The data below is to be returned in full and exactly.
--- DATASET SECTION ---
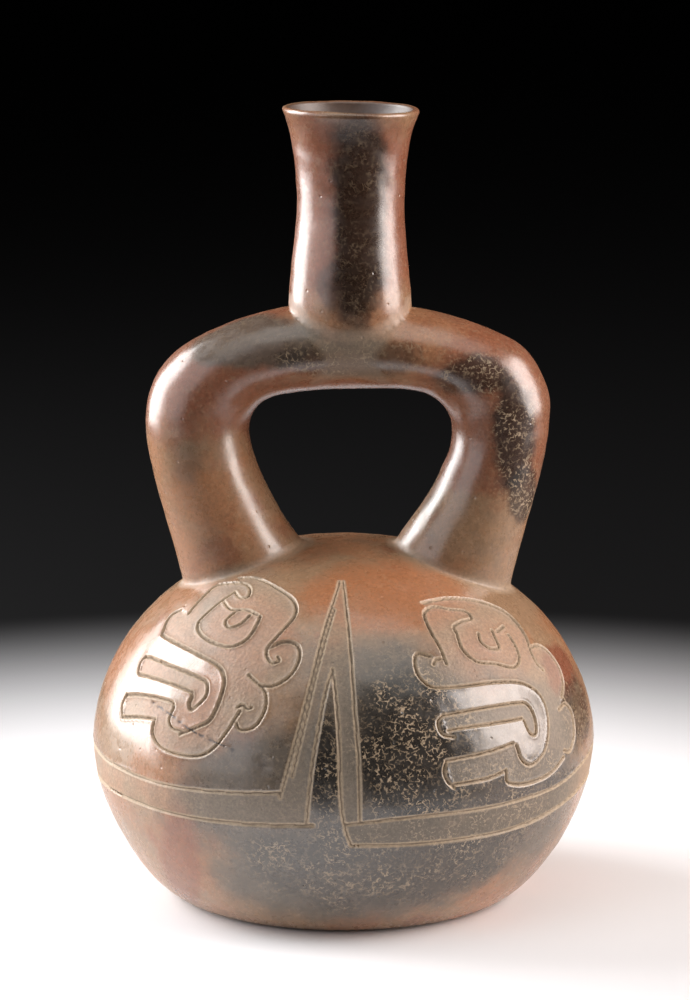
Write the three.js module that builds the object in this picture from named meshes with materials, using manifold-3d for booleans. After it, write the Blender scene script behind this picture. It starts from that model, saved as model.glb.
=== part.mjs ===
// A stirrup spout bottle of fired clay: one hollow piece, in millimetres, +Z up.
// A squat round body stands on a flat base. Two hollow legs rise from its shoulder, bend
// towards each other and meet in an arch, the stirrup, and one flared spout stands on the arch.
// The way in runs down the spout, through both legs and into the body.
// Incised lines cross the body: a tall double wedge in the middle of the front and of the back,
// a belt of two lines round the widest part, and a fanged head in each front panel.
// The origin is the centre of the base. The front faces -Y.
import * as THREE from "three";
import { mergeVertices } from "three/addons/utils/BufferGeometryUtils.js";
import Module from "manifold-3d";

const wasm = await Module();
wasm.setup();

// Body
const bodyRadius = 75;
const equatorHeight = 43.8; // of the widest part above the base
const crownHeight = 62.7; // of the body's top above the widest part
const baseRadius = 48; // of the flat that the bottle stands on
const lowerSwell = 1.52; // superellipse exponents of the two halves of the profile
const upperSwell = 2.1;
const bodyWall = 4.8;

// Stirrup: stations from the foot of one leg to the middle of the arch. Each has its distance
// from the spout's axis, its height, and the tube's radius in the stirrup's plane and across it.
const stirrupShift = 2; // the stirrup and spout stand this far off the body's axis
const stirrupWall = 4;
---
● RESULT FOR THIS TASK
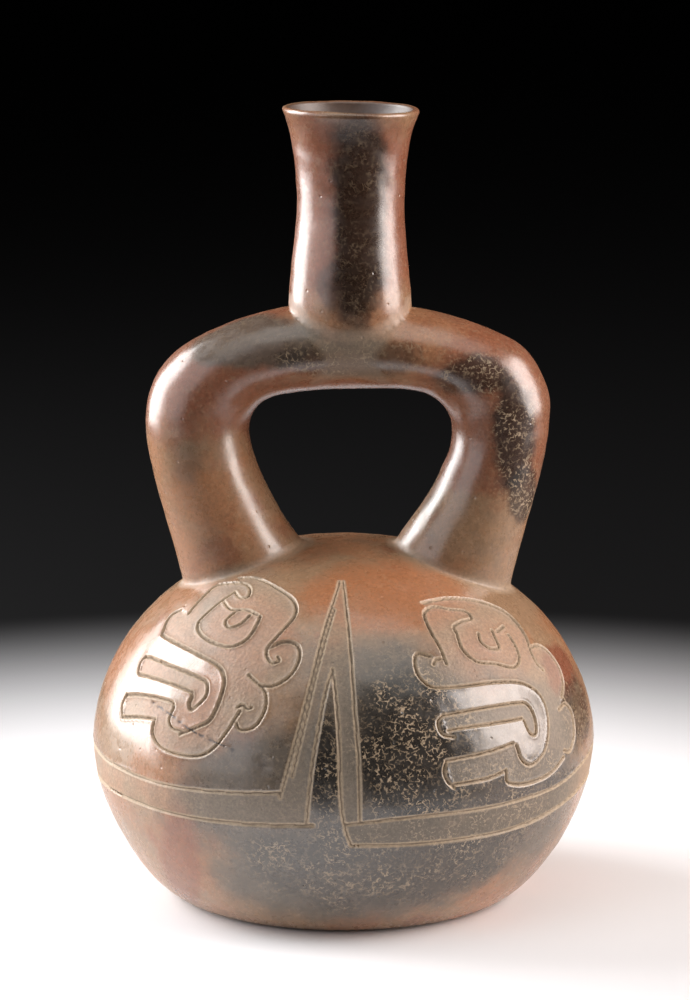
Write the three.js module that builds the object in this picture from named meshes with materials, using manifold-3d for booleans. After it, write the Blender scene script behind this picture. It starts from that model, saved as model.glb.
=== part.mjs ===
// A stirrup spout bottle of fired clay: one hollow piece, in millimetres, +Z up.
// A squat round body stands on a flat base. Two hollow legs rise from its shoulder, bend
// towards each other and meet in an arch, the stirrup, and one flared spout stands on the arch.
// The way in runs down the spout, through both legs and into the body.
// Incised lines cross the body: a tall double wedge in the middle of the front and of the back,
// a belt of two lines round the widest part, and a fanged head in each front panel.
// The origin is the centre of the base. The front faces -Y.
import * as THREE from "three";
import { mergeVertices } from "three/addons/utils/BufferGeometryUtils.js";
import Module from "manifold-3d";

const wasm = await Module();
wasm.setup();

// Body
const bodyRadius = 75;
const equatorHeight = 43.8; // of the widest part above the base
const crownHeight = 62.7; // of the body's top above the widest part
const baseRadius = 48; // of the flat that the bottle stands on
const lowerSwell = 1.52; // superellipse exponents of the two halves of the profile
const upperSwell = 2.1;
const bodyWall = 4.8;

// Stirrup: stations from the foot of one leg to the middle of the arch. Each has its distance
// from the spout's axis, its height, and the tube's radius in the stirrup's plane and across it.
const stirrupShift = 2; // the stirrup and spout stand this far off the body's axis
const stirrupWall = 4;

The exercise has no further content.